UNO can’t count on more largess from the State of Illinois, at least until the inevitable political amnesia sets in. (In an email, a Quinn spokesperson wrote “NO” in all caps in response to the question of whether the governor would consider future UNO grants.) But the network’s authorizer, CPS, remarkably still seems to have its head firmly planted in the sand. Last February—after the Sun-Times stories broke—the board of education voted unanimously to extend UNO’s charter for another five years.

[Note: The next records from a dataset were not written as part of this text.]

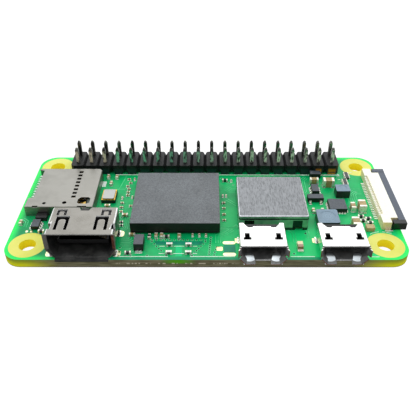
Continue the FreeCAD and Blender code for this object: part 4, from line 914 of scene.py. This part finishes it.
def make_vias():
    """Plated through holes closed by mask: a small raised rim with a dark dimple in it."""
    places = [place for row in VIA_ROWS for place in spaced(*row)]
    rims, dimples = bmesh.new(), bmesh.new()
    for place in places + LONE_VIAS:
        add_disc(rims, place, 0.23, 0.016)
        add_disc(dimples, place, 0.17, 0.019)
    add_piece("via_rims", rims, ["via_rim"], "board")
    add_piece("via_dimples", dimples, ["via_dip"], "board")


def arc_path(centre, radius, start, end):
    turns = [math.radians(start + (end - start) * step / 10) for step in range(11)]
    return [(centre[0] + radius * math.cos(turn), centre[1] + radius * math.sin(turn)) for turn in turns]


def make_legend():
    """White printed lines: part outlines and marks, with no lettering."""
    wide, plain, thin, dash = 0.2, 0.14, 0.12, 0.1
    bm = bmesh.new()

    def draw(width, *points):
        add_strip(bm, [Vector(point) for point in points], width, INK_RISE)

    for start, end in (((-13.9, -14.25), (-6.1, -14.25)), ((-2.6, -14.25), (4.5, -14.25)),
                       ((13.3, -14.25), (17.1, -14.25)), ((25.9, -14.3), (27.3, -14.3)),
                       ((25.3, 8.72), (24.9, 9.1))):
        draw(plain, start, end)
    draw(wide, (-17.0, 8.82), (25.3, 8.72))
    for row in (-11.8, -13.55):
        for left, right in ((-7.6, -6.7), (-5.3, -3.6), (-2.2, -1.5)):
            draw(dash, (left, row), (right, row))
    add_plate(bm, [(-19.45, 4.8), (-18.75, 4.8), (-18.75, 6.5), (-19.45, 6.5)], INK_RISE)
    for start, end in ((60, 86), (96, 124)):
        draw(thin, *arc_path((HOLE_X, -HOLE_Y), 3.35, start, end))
    for x, y in ((24.7, 7.2), (24.7, 8.4), (27.4, 9.6)):
        draw(thin, (x, y), (x + 0.5, y))
    add_piece("legend_marks", bm, ["ink"], "board")


# ---------------------------------------------------------------- carried-over parts


def along_y(edge, shortest):
    """True for a straight edge along Y that is at least shortest millimetres long."""
    run = (edge.verts[1].co - edge.verts[0].co) / MM
    return abs(run.y) > shortest and abs(run.x) < 0.05 and abs(run.z) < 0.05


def shell_faces(name, rim_depth, rim_from, display=False):
    """A pick for a port's stamped shell: painted shade inside and on some front faces, a painted highlight on
    the display port's roof rim and side bends, and copper showing where the sheet is sheared.
    That is within rim_depth of the front and over rim_from off the middle, and on the display port only
    to the right."""
    low, high = node_box(name)
    middle = (low + high) / 2
    roof = high.z - 0.4
    flush = low.y > -HALF_WIDE - 0.3

    def pick(normal, centre):
        apart = centre.x - middle.x if display else abs(centre.x - middle.x)
        if flush and centre.y < -HALF_WIDE and abs(normal.x) < 0.5:
            return PAINTED_SHADE
        if normal.y < -0.8:
            if centre.y < low.y + rim_depth and apart > rim_from and (display or centre.z < roof):
                return CUT
            if centre.z > roof:
                return PAINTED_HIGHLIGHT if display else PAINTED_SHADE
        if display and 0.15 < abs(normal.x) < 0.97 and normal.z > 0.15 and centre.z > high.z - 0.5:
            return PAINTED_HIGHLIGHT
        outward = normal.x * (centre.x - middle.x) + normal.z * (centre.z - TOP - 1.2)
        if abs(normal.y) < 0.8 and outward < 0 and centre.z > TOP:
            return PAINTED_SHADE
        return BODY

    return pick


def roof_corner(edge, angle):
    """The long outer bends of the display port's roof."""
    low, high = node_box("display_port_shell")
    spot = (edge.verts[0].co + edge.verts[1].co) / (2 * MM)
    outer = abs(spot.x - (low.x + high.x) / 2) > (high.x - low.x) / 2 - 1.1
    return angle > ROUNDED and along_y(edge, 1.0) and outer and spot.z > high.z - 0.4


def usb_corner(edge, angle):
    """The long bends of a data port's shell."""
    return angle > 25 and along_y(edge, 2.0)


def can_crown(edge, angle):
    """The edges round the top of the shield."""
    roof = node_box("wireless_shield_can")[1].z
    return angle > ROUNDED and all(vertex.co.z / MM > roof - 0.01 for vertex in edge.verts)


def can_faces(normal, centre):
    """The shield has a brushed top inside a bend with a painted highlight, and walls with a painted
    reflection of the board.
    """
    roof = node_box("wireless_shield_can")[1].z
    top, bend, wall = range(3)
    if normal.z > 0.97 and centre.z > roof - 0.02:
        return top
    return bend if normal.z > 0.3 and centre.z > roof - 0.5 else wall


def antenna_glaze(normal, centre):
    """The four parts in the antenna's field are white on top with fronts painted grey as painted shade; the
    rest are tan.
    """
    tan, white, front_painted_shade = range(3)
    if not (-7.5 < centre.x < -1.5 and -14.2 < centre.y < -10.9):
        return tan
    return white if normal.z > 0.4 else front_painted_shade


def camera_sides(normal, centre):
    """The moulding is near white, 0, on top and in its contact slots, and painted yellower, 1, on its sides
    as painted shade.
    """
    low, high = node_box("camera_connector_housing")
    in_slot = abs(normal.y) > 0.5 and low.y + 1.5 < centre.y < high.y - 1.5
    return 0 if normal.z > 0.5 or in_slot else 1


def latch_end(normal, centre):
    """The latch is grey, 0, and the block at its front end is black, 1."""
    front = node_box("camera_connector_latch")[0].y
    return 1 if centre.y < front + 1.3 else 0


# How each CAD node is finished: its paints, width of the rounded edges in millimetres and their segments,
# then for some its bends, the choice of paint for each face and the angle of sharp shading
FINISHES = {
    "circuit_board": ("board", 0.03, 1), "header_body": ("header", 0.06, 2), "header_pins": ("pins", 0.05, 2),
    "header_solder_joints": ("solder", 0.0, 2),
    "display_port_shell": ("display_shell cut_edge display_inside bright_rim", 0.035, 2,
                           (roof_corner, 0.26, 5), shell_faces("display_port_shell", 1.2, 4.3, True)),
    "data_port_shell": ("usb_shell cut_edge inside", 0.035, 2, (usb_corner, 0.16, 3),
                        shell_faces("data_port_shell", 0.9, 0.0)),
    "power_port_shell": ("usb_shell cut_edge inside", 0.035, 2, (usb_corner, 0.16, 3),
                         shell_faces("power_port_shell", 0.9, 0.0)),
    "display_port_insulator": ("deep_black", 0.04, 2), "display_port_contacts": ("dim_gold", 0.02, 1),
    "data_port_insulator": ("deep_black", 0.04, 2), "data_port_contacts": ("dim_gold", 0.02, 1),
    "power_port_insulator": ("deep_black", 0.04, 2), "power_port_contacts": ("dim_gold", 0.02, 1),
    "port_solder_joints": ("solder", 0.05, 2), "card_socket_shell": ("card_shell cut_edge", 0.05, 2),
    "card_socket_base": ("card_floor", 0.04, 2), "card_socket_tails": ("solder", 0.03, 2),
    "card_contact_springs": ("gold", 0.02, 1), "card_detect_spring": ("gold", 0.02, 1),
    "camera_connector_housing": ("ivory ivory_side", 0.04, 2, None, camera_sides),
    "camera_connector_latch": ("latch black", 0.08, 2, None, latch_end),
    "camera_connector_contacts": ("tin", 0.03, 1), "camera_connector_anchors": ("solder", 0.05, 2),
    "processor_mould": ("processor", 0.05, 2), "processor_substrate": ("deep_black", 0.03, 2),
    "processor_solder_balls": ("solder", 0.0, 2),
    "wireless_shield_can": ("can can_edge can_wall", 0.02, 1, (can_crown, 0.4, 5), can_faces, 30.0),
    "wireless_module_substrate": ("board", 0.02, 2), "wireless_chip": ("chip", 0.04, 2),
    "inductor_large": ("inductor", 0.1, 3), "inductor_medium": ("inductor", 0.08, 3),
    "inductor_small": ("chip", 0.05, 2), "power_controller_body": ("chip", 0.04, 2),
    "power_controller_lands": ("tin", 0.02, 1), "power_switch_body": ("chip", 0.04, 2),
    "power_switch_leads": ("tin", 0.03, 2), "regulator_body": ("chip", 0.04, 2),
    "regulator_leads": ("tin", 0.03, 2), "protection_chip_body": ("chip", 0.04, 2),
    "protection_chip_leads": ("tin", 0.03, 2), "diode_body": ("diode", 0.05, 2),
    "diode_terminals": ("solder", 0.05, 2), "status_light_base": ("ivory", 0.02, 2),
    "status_light_lens": ("lens", 0.04, 2), "crystal_base": ("deep_black", 0.04, 2),
    "crystal_rim": ("gold", 0.02, 2), "crystal_lid": ("crystal_lid", 0.05, 2),
    "line_filter": ("black", 0.05, 2), "ferrite_bead": ("beige", 0.06, 2),
    "capacitor_bodies": ("capacitor white_glaze grey_glaze", 0.03, 2, None, antenna_glaze),
    "capacitor_terminals": ("tin", 0.05, 3),
    "resistor_bodies": ("resistor", 0.03, 2), "resistor_terminals": ("tin", 0.03, 2),
    "resistor_array_bodies": ("resistor", 0.03, 2), "resistor_array_terminals": ("tin", 0.03, 2),
}


def finish_nodes():
    for node, (paints, *shaping) in FINISHES.items():
        finish(node, paints.split(), *shaping)


bpy.context.scene.view_settings.view_transform = "Standard"
make_camera()
make_floor("floor", -1.25 * MM, True)
make_floor("bounce_floor", -1.3 * MM, False)
make_sky()
make_light("back_softbox", (0, 260, 240), (0, 0, 0), 260, 0.14)
make_light("front_softbox", (-60, -170, 270), (0, 0, 0), 180, 0.09)
make_paints()
finish_nodes()
make_solder_fillets()
make_lands()
make_latch_springs()
make_floor_springs()
make_card_teeth()
make_tracks()
make_vias()
make_legend()
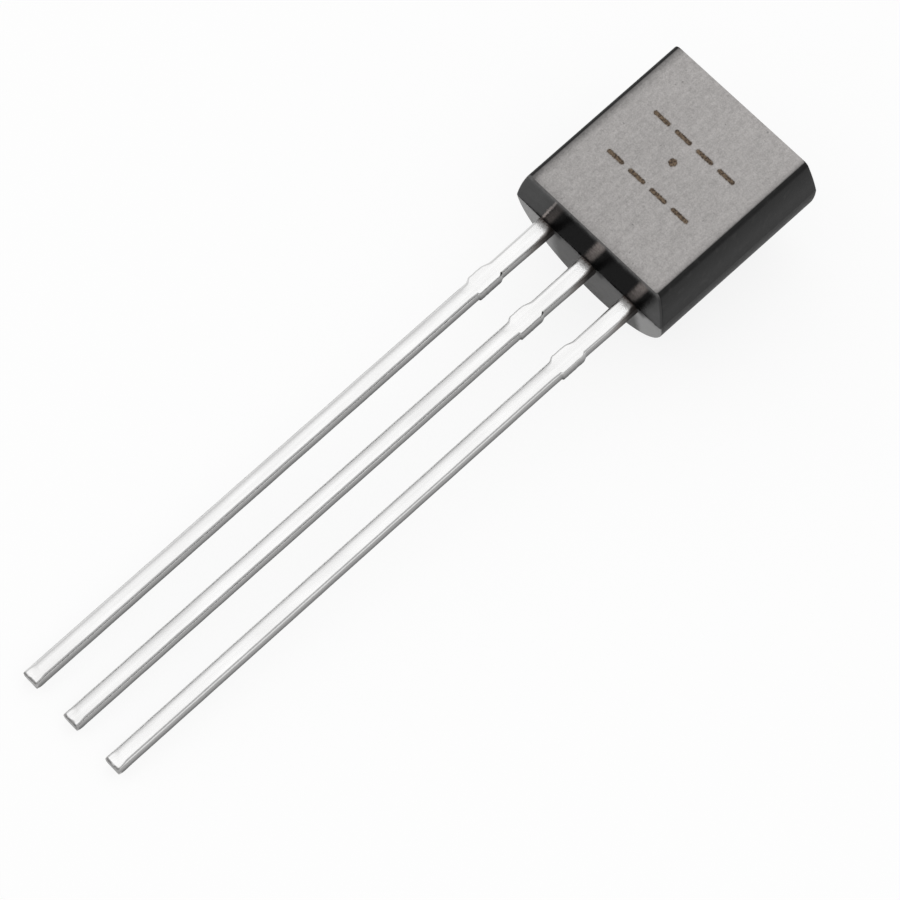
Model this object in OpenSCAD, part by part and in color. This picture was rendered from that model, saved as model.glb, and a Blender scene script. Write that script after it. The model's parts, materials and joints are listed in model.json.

The office responsible for monitoring charters clearly took that as a vote of confidence. “We continue to monitor the situation closely,” says Jack Elsey, CPS’s chief officer of innovation and incubation, who stresses that UNO is being scrutinized more carefully than it had been in the past.

Is there a contingency plan for what to do if a large charter operator fails? “It’s obviously something we wouldn’t take lightly,” Elsey says. Charters have failed in Chicago before, as recently as the last school year. (Aspira’s Mirta Ramirez campus and Betty Shabazz’s DuSable campus were shut down; their students scattered to nearby schools.) And if you think CPS can’t handle closing 16 UNO schools, remember that it closed 49 public schools last May, in the face of vehement public opposition.

But at presstime, UNO was still keeping on. “We are setting in more internal controls with the end goal of keeping that excellent education we provide going,” UNO’s interim CEO, Jesse Estrada, an affable former archdiocese administrator, told me. (He was still in the process of plowing through the financials.) A national CEO search is underway.

As for Rangel, the man who had once been in the habit of giving reporters his cell number has stopped picking up the phone. He’s now left to confront the toughest job in the world for someone who once wielded such influence: starting over.